Many artists intentionally preserve the roughness of prototypes because that rawness communicates vulnerability, instability, or impermanence. Others use prototypes as stepping stones toward refined fabrication. Both are valid. What matters is that the form is chosen, not defaulted to.


In a moment, we’ll move toward laser-cut boxes and precision design—tools that allow control, repeatability, and refinement. But those tools are most powerful after you understand what you’re trying to say. Cardboard and found objects help you get there faster, cheaper, and with fewer creative constraints, so that's where we will begin!


Prototype early. Prototype ugly. Let the container teach you what the artwork wants to be.



Lab Prompt part 1: The Cardboard Challenge!

Using only the cardboard provided and basic tools (X-Acto knives, scissors, hot glue), build a conceptual container, box, or sculptural form inspired by your randomly assigned object or idea.

This is a prototype, not a finished artwork. Rough construction is expected and encouraged.

Your goal is not to illustrate the word literally, but to translate it into form using:

  • Space

  • Containment

  • Access

  • Openness vs. restriction

  • Inside vs. outside

Ask yourself: What would this idea want to live inside?



Required Constraint-- you have 1 hour!

Your structure must include a hidden or internal compartment where electronics could live in the future.

You do not need to build electronics today. Instead, imagine:

  • Where light might come from

  • How it might be revealed, filtered, blocked, or leaked

  • How a viewer might interact with the object (touch, presence, opening, proximity)

Think conceptually, not technically.


Goals of the Lab

  • Practice rapid prototyping without attachment to perfection

  • Use material choices to communicate meaning

  • Begin thinking about light and interaction as intentional behavior

  • Understand that containers are never neutral—they shape experience



Lab part 2: Laser-Cut Boxes & Digital Fabrication (Intro)

After working with cardboard by hand, we’re going to look at a more precise way of building containers: laser-cut box design. This is not about replacing prototyping—it’s about refining it once you understand what you’re trying to make.


We’ll start with an online box maker tool. These generators allow you to quickly create a flat, cut-ready template for a box by entering dimensions, material thickness, and joint style. Think of this as a structural starting point, not a finished artwork.

The box maker handles the math. You handle the concept.



Prompt: From Prototype to Precision

Using a box maker website, generate a basic box or container:



Once the box is generated:

  1. Download the file (usually SVG or PDF)
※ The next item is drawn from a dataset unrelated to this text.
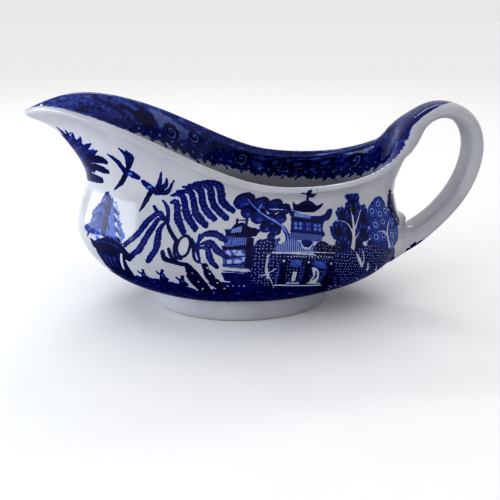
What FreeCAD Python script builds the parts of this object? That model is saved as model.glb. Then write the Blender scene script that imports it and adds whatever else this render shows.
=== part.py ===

  2. Open it in Adobe Illustrator

  3. Customize it intentionally


Customization might include:

  • Cutting windows, slits, or openings for light

  • Adding vents, cracks, or perforations

  • Altering proportions or faces

  • Designing access points for interaction

  • Considering where electronics and wiring would live

This is where the box stops being generic and starts becoming yours.


Materials (Light Overview)

Laser cutters can work with many materials, but for this class we’ll keep it simple.

Common materials include:

  • Cardboard

  • Chipboard

  • Thin wood (like birch ply)

  • Acrylic (clear, frosted, or colored)

Material choice affects:

  • How light behaves (diffused, blocked, glowing)

  • How permanent the object feels

  • Cost and fragility

You do not need to choose a material today—this is about designing with material awareness, not committing yet.


Laser Cutter Access (Important Notes)

The laser cutter in the woodshop should be available for student use.

There are established protocols in place, including:

  • Required orientations or training

  • Scheduling and supervision rules

  • Students must supply their own materials


We’ll go over access details separately. For now, design as if:

  • Your object will eventually be laser cut

  • Your box needs to account for assembly, electronics, and light


Final Note: These Are Jumping-Off Points

Everything we’ve explored today—cardboard, found objects, box makers, laser cutting—are starting points, not limitations.


Your final project is open to any materials that support your concept, including but not limited to:

  • Found objects and assemblage

  • Cardboard and paper-based materials

  • Ceramics and clay

  • Paintings or painted surfaces

  • Armature wire and metal frameworks

  • Paper mâché

  • Fabric, fiber, or soft sculpture

  • Wood, plaster, foam, or mixed media


What matters is not the material itself, but how the electronics live inside the artwork.


This lab is about learning how to:

  • Design space for electronics intentionally

  • Think through access, concealment, and exposure

  • Integrate light and interaction as part of the form

  • Avoid treating circuits as something added at the end


Whether your final piece is fragile, messy, rigid, refined, or strange; electronics should feel embedded, considered, and necessary, not incidental.


Homework: Finish your brainstorm blog and prepare to order your supplies!